Вопрос о человеческой индивидуальности Иисуса кажется совершенно неважным, поэтому внутренне воспринимая Христа Спасителя, видя Его внутренне, ученики не думали о том, каков Он был в глазах окружающих Его людей. Но догматически, богословски, глубинно это на самом деле очень важно.
Eric Gill Jesus is Condemned to Death 1917
Потому что иной подход как бы сползает в сторону монофиситскую, такой ереси древней, которая видела в Христе только божественное, но не видела в Нем человеческого.
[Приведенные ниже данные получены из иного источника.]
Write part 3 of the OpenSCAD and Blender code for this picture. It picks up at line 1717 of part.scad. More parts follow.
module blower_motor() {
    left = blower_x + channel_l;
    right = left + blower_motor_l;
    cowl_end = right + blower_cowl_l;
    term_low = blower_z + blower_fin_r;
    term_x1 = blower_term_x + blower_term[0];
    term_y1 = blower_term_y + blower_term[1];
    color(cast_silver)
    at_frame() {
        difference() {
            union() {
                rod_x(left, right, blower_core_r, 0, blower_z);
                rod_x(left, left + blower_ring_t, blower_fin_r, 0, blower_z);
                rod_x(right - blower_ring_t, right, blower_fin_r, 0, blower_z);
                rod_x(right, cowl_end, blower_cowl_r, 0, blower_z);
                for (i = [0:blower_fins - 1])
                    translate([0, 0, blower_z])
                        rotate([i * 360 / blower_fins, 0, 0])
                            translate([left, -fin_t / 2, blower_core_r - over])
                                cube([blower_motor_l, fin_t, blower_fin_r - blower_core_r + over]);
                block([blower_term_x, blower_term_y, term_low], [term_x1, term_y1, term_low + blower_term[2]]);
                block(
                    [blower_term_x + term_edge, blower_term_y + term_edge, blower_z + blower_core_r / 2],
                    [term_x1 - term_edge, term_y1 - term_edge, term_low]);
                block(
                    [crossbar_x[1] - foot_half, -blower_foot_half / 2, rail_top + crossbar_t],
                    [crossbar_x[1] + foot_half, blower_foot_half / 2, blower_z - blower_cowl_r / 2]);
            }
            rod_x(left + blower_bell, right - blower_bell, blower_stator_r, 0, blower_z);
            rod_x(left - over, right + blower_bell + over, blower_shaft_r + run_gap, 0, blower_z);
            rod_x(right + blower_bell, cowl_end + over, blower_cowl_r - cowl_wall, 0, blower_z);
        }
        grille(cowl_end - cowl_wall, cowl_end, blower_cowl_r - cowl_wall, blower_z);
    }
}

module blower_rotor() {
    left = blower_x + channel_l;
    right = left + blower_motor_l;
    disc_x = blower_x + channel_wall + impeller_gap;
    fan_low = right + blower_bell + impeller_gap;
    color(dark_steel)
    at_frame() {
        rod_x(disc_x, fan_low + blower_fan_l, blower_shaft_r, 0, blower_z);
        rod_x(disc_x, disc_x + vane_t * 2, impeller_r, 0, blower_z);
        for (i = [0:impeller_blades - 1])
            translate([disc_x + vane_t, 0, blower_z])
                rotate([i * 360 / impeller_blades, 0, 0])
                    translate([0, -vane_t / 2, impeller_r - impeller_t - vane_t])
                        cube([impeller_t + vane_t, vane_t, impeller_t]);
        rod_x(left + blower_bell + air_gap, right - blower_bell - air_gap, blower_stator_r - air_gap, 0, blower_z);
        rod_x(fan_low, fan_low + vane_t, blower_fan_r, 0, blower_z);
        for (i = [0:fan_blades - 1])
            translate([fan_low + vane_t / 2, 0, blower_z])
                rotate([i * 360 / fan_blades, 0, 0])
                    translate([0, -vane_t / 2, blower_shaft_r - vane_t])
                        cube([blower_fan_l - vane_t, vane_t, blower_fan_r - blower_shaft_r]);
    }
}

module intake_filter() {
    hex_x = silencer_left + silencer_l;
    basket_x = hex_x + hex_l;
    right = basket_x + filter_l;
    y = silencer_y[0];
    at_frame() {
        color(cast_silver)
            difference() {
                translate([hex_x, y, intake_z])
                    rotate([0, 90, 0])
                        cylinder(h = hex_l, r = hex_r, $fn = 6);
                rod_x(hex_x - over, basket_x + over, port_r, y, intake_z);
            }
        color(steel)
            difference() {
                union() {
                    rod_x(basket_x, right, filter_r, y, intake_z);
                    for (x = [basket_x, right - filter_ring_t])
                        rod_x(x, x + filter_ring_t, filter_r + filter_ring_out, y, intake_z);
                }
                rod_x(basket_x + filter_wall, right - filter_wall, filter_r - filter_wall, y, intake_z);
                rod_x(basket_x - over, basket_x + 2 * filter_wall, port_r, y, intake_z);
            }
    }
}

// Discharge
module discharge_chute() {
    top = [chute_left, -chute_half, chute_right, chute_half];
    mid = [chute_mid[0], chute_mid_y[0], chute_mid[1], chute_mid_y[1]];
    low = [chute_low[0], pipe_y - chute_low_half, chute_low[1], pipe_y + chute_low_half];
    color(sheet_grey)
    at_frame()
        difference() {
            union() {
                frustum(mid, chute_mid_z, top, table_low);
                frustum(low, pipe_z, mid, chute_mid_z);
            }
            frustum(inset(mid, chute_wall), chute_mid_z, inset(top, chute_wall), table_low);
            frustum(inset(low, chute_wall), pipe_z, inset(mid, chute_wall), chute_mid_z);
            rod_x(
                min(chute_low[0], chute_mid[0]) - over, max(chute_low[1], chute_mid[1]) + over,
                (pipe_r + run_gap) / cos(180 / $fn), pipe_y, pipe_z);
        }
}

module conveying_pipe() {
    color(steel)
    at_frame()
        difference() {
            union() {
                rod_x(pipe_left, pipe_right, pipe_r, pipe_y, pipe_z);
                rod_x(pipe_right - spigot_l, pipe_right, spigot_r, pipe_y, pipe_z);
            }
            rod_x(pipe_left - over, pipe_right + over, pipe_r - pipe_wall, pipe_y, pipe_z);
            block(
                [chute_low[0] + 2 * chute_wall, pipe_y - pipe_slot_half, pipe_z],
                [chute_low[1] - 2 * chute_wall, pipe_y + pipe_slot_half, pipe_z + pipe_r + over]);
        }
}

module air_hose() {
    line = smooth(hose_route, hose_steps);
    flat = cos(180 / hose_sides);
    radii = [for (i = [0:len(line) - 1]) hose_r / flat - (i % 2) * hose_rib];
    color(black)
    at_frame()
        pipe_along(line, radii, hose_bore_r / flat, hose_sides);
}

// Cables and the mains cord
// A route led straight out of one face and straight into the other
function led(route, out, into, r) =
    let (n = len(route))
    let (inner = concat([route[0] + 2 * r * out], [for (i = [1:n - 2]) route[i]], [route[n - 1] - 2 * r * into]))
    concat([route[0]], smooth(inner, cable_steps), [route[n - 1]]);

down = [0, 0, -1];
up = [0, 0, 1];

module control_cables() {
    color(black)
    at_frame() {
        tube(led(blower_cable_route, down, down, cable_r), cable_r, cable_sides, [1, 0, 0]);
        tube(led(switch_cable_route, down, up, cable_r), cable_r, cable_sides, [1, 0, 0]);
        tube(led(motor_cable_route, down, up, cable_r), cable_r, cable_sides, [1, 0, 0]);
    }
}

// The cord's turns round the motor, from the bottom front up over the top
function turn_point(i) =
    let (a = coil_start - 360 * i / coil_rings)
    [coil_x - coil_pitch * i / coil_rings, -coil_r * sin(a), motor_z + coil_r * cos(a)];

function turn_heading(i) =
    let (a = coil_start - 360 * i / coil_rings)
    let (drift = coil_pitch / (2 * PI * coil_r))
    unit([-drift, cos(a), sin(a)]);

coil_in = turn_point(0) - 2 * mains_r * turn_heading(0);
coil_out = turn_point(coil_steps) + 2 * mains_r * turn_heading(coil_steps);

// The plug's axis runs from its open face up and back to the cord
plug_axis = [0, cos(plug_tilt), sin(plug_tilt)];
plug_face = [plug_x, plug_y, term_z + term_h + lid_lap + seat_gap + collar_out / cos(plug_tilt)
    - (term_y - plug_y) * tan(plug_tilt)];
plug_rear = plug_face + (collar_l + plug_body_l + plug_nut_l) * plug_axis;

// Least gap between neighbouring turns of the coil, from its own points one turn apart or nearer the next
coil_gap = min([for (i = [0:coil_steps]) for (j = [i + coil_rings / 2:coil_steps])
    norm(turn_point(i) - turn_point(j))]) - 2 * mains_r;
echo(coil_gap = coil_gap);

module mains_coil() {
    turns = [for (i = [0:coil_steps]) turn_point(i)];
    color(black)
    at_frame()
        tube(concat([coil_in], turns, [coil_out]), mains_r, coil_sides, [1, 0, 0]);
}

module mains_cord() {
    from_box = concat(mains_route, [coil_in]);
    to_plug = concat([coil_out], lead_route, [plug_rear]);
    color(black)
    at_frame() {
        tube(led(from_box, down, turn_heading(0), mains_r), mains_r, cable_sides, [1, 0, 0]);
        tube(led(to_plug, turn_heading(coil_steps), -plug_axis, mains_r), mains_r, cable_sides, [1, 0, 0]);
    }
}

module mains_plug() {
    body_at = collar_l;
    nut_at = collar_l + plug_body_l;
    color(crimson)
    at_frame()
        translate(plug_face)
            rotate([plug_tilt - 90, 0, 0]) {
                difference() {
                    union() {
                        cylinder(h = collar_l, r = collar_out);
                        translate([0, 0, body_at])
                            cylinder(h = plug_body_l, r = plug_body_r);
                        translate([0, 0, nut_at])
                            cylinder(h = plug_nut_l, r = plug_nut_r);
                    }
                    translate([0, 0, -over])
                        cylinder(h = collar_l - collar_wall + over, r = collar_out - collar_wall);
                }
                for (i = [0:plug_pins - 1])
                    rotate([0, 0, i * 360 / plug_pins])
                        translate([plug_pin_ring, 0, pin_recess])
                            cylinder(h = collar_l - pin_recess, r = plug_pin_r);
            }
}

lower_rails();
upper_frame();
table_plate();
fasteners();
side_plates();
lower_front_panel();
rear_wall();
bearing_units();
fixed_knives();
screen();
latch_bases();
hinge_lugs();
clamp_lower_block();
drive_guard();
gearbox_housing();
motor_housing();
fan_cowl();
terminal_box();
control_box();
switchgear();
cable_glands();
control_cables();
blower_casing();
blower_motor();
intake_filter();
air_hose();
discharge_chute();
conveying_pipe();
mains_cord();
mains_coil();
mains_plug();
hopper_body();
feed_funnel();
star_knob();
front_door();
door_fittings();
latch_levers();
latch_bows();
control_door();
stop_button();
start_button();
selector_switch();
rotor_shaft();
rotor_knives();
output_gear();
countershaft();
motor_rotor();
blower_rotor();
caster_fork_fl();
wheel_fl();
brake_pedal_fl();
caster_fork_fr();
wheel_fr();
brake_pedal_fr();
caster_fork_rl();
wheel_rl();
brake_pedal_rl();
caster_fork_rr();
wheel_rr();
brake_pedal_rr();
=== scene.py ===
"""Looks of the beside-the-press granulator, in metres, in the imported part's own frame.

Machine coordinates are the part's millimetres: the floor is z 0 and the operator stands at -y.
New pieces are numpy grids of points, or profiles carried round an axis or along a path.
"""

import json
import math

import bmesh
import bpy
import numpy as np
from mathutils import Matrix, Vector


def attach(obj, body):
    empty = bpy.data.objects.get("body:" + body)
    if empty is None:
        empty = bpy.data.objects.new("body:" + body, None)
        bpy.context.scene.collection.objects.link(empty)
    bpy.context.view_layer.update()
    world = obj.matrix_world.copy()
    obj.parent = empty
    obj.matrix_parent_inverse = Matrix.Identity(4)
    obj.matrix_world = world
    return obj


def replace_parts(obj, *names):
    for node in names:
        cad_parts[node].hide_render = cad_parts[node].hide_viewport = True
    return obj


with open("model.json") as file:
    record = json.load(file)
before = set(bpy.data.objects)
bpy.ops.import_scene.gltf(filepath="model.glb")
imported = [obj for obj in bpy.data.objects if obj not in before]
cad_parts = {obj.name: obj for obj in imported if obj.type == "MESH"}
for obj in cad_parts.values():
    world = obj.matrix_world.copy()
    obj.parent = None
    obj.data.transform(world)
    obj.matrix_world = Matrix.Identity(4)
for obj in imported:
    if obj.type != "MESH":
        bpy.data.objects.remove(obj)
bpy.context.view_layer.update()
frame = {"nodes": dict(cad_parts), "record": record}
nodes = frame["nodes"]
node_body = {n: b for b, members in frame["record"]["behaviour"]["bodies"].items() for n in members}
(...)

И именно Вселенские Соборы настояли на том, что Христос был совершенный Человек, совершенный не в том смысле, что Он был совершенным человеком, каким-то прекрасным человеком это и так очевидно, а в том, что Он был человек во всем. Во всём, кроме греха. Он был человеком. Если мы это воспринимаем во всей тайне Богочеловечества, которая для нас так важна, то разве может существовать человек без каких-то ярких индивидуальных черт, без каких-то особенностей, которые Его личность обрисовывают?
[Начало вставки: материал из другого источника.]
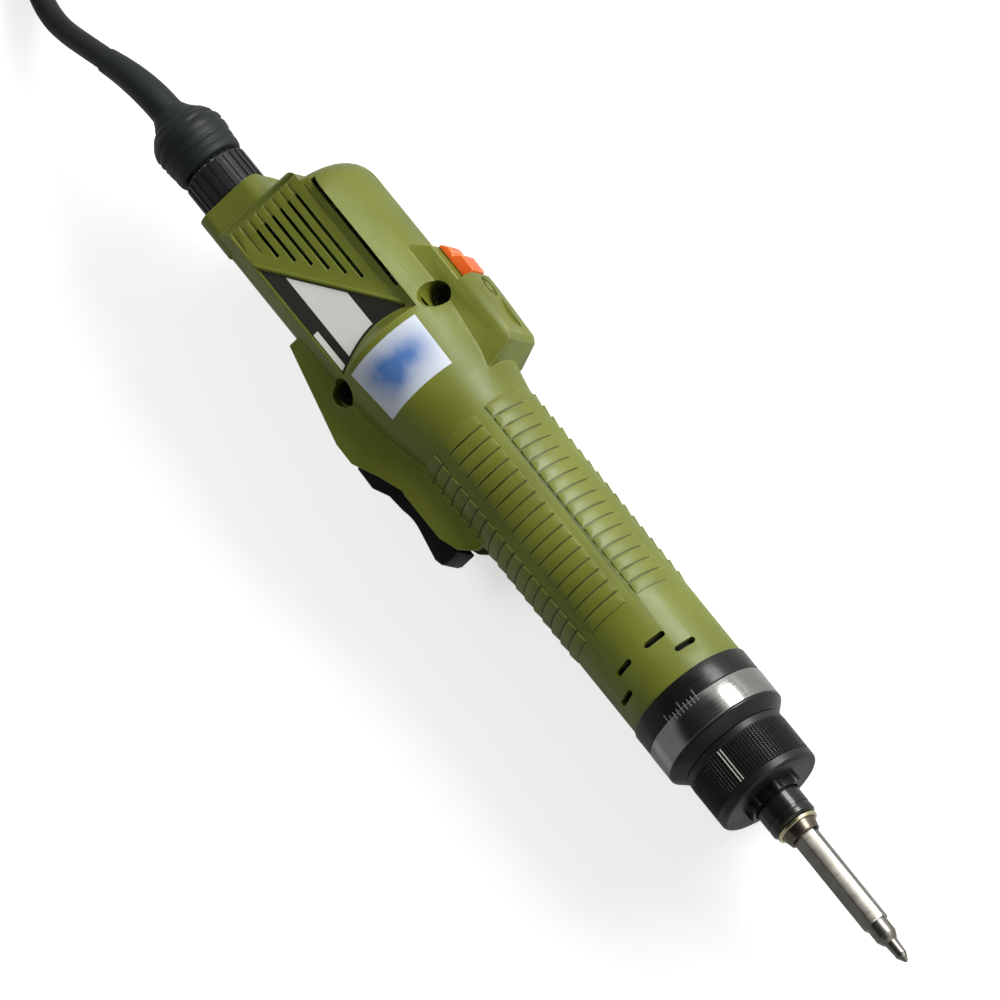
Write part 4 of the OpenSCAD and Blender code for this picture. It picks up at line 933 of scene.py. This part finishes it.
# ----------------------------------------------------------- nose collar
# Anodised collar that screws on to the shells' front edge and holds them
# and the gearbox together.
satin_black = skin(
    "satin_black", machined_skin,
    {"Colour": paint(20, 20, 18), "Stain": paint(14, 14, 12), "Roughness": 0.26},
    bump=(0.03, 0.00001), specular=0.3,
)
low, high = reach("nose_collar")
collar_r = (high.y - low.y) / 2
GAP = 0.02
COLLAR_BORE = 12.9
CASE_R = 14.6
collar = lathe(
    "front_collar",
    [
        (low.x, COLLAR_BORE), (low.x, CASE_R), (GAP, CASE_R), (GAP, collar_r),
        (high.x, collar_r), (high.x, COLLAR_BORE),
    ],
    satin_black, ease=0.3,
)
fitted(collar, "tool", "black_satin", "nose_collar")

# --------------------------------------------------------- torque barrel
# Turned and chromed sleeve with a plain engraved scale, and a black front
# band whose slope leads down to the torque ring.
chrome = skin(
    "chrome", machined_skin,
    {"Colour": paint(150, 152, 148), "Stain": paint(128, 131, 126), "Roughness": 0.17}, metal=1.0,
)
low, high = reach("torque_barrel")
barrel_r = (high.y - low.y) / 2
tube_r, tube_in = 12.5, 11.5
BAND_REAR, BARREL_END, SLOPE_END = 14.4, 15.0, 18.0
barrel = lathe(
    "chrome_sleeve",
    [
        (low.x, tube_in), (low.x, barrel_r), (BAND_REAR, barrel_r), (BAND_REAR, tube_r),
        (high.x, tube_r), (high.x, tube_in),
    ],
    chrome, ease=0.3,
)
fitted(barrel, "tool", "chrome_barrel", "torque_barrel")
band = lathe(
    "barrel_front_band",
    [
        (BAND_REAR + GAP, tube_r), (BAND_REAR + GAP, barrel_r), (BARREL_END, barrel_r),
        (SLOPE_END, 14.3), (SLOPE_END, tube_r),
    ],
    satin_black, ease=0.2,
)
fitted(band, "tool", "black_satin")

TICKS = 9
TICK_STEP = math.radians(4)
tick_paint = skin(
    "tick_paint", moulded_skin,
    {"Colour": paint(116, 120, 114), "Shade": paint(98, 102, 96), "Roughness": 0.5, "Wear": 0.3},
)
scale_marks = bmesh.new()
for k in range(TICKS):
    long_one = k % 4 == 0
    size = (3.4 if long_one else 2.2, 0.28, 0.05)
    turn = Matrix.Rotation((k - TICKS // 2) * TICK_STEP, 4, "X")
    at = Matrix.Translation((8.0 - size[0] / 2, 0, barrel_r))
    bmesh.ops.create_cube(
        scale_marks, size=1, matrix=TOOL @ turn @ at @ Matrix.Diagonal((*size, 1))
    )
fitted(shown("barrel_scale", scale_marks, tick_paint, 30), "tool", "black_satin")

# ----------------------------------------------------------- torque ring
# Black anodised ring, square knurled for grip, that screws along the barrel.
# Two pale bars run along its top, with a dark gap between them.
low, high = reach("torque_ring")
outer = (high.y - low.y) / 2
KNURL = (20.2, 30.5)
ROWS, COLUMNS = 17, 96
knurl_pitch = (KNURL[1] - KNURL[0]) / ROWS
knurled = [(low.x, 12.9), (low.x, outer - 0.1), (KNURL[0] - 0.3, outer - 0.1)]
for row in range(ROWS):
    x = KNURL[0] + row * knurl_pitch
    knurled += [(x, outer - 0.3), (x + knurl_pitch * 0.3, outer), (x + knurl_pitch * 0.7, outer)]
knurled += [(KNURL[1], outer - 0.3), (KNURL[1] + 0.3, outer)]
knurled += [
    (high.x - 1.3 + 1.3 * math.sin(a), outer - 1.3 + 1.3 * math.cos(a))
    for a in (math.radians(d) for d in range(0, 91, 15))
]
knurled += [(high.x, 7.0), (high.x - 3, 7.0), (high.x - 3, 12.9)]
ring_black = skin(
    "ring_black", machined_skin,
    {"Colour": paint(22, 22, 20), "Stain": paint(30, 30, 27), "Roughness": 0.34},
    bump=(0.04, 0.00002), specular=0.3,
)
turning = bmesh.new()
points = [turning.verts.new((x, 0, r)) for x, r in knurled]
for a, b in zip(points, points[1:] + points[:1]):
    turning.edges.new((a, b))
STEPS = COLUMNS * 4
bmesh.ops.spin(
    turning, geom=turning.verts[:] + turning.edges[:], cent=(0, 0, 0), axis=(1, 0, 0),
    angle=2 * math.pi, steps=STEPS, use_merge=True,
)
for point in turning.verts:
    if KNURL[0] < point.co.x < KNURL[1] and math.hypot(point.co.y, point.co.z) > outer - 0.2:
        column = round(math.atan2(point.co.y, point.co.z) / (2 * math.pi) * STEPS)
        if column % 4 == 2:
            point.co.yz = point.co.yz * ((outer - 0.3) / outer)
bmesh.ops.recalc_face_normals(turning, faces=turning.faces)
bmesh.ops.transform(turning, matrix=TOOL, verts=turning.verts)
fitted(shown("knurled_ring", turning, ring_black, 28), "torque_ring", "black_satin", "torque_ring")

pale_line_paint = skin(
    "pale_line_paint", moulded_skin,
    {"Colour": paint(206, 206, 200), "Shade": paint(188, 188, 180), "Roughness": 0.4, "Wear": 0.3},
)
pale_lines = bmesh.new()
for y in (-0.45, 0.45):
    bmesh.ops.create_cube(
        pale_lines, size=1,
        matrix=TOOL @ Matrix.Translation((sum(KNURL) / 2, y, outer))
        @ Matrix.Diagonal((KNURL[1] - KNURL[0] - 0.4, 0.28, 0.08, 1)),
    )
fitted(shown("ring_pale_lines", pale_lines, pale_line_paint, 30), "torque_ring", "pale_ring")
eased("lobed_hub", "ring_hub", satin_black, "black_satin", "torque_ring", 0.3)

# --------------------------------------------------------------- far plug
# The cord's other end: a moulded plug of the same make as the rear one, with
# gilt contacts and a ribbed nut.
FAR_AT = (-343.3, -35, 5.05)
FAR_PLUG = TOOL @ Matrix.Translation(FAR_AT) @ Matrix.Rotation(math.radians(270), 4, "Z")
plug = lathe(
    "far_plug_body",
    [
        (-24, 0), (-24, 3.5), (-12, 4.3), (-8.5, 6.0), (-6, 6.8), (-0.3, 6.8), (-0.3, 5.6),
        (13.5, 5.6), (13.5, 0),
    ],
    black_nylon, at=FAR_PLUG, ease=0.3, closed=False,
)
fitted(plug, "tool", "black_plastic", "far_plug")
far_ring = eased("far_plug_ring", "far_plug_nut", black_nylon, "black_plastic", "far_nut", 0.15, over=40)
dress(gilt, "far_plug_pins")

# -------------------------------------------------------------- coil tie
# Woven hook and loop strap that holds the turns of the coil together.
strap_cloth, strap_shader = finish("strap_cloth", paint(36, 36, 38), 0.85)
tree = strap_cloth.node_tree
threads = tree.nodes.new("ShaderNodeTexWave")
threads.inputs["Scale"].default_value = 900
where = tree.nodes.new("ShaderNodeTexCoord")
tree.links.new(where.outputs["Object"], threads.inputs["Vector"])
tree.links.new(
    blended(tree, threads.outputs["Fac"], paint(28, 28, 30), paint(52, 52, 55)),
    strap_shader.inputs["Base Color"],
)
strap = eased("coil_strap", "coil_tie", strap_cloth, "tie", "tool", 0.25)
Разумеется, в прямом смысле слова мы этого в Евангелии не найдем. Потому что Евангелие написано как книга не беллетристическая, не историко-описательная, там нет Его портрета, нет черт, которые мы привыкли находить в романах или у античных авторов. Довольно трудно обрисовать Его образ, как образ, скажем, Кутузова в романе "Война и мир".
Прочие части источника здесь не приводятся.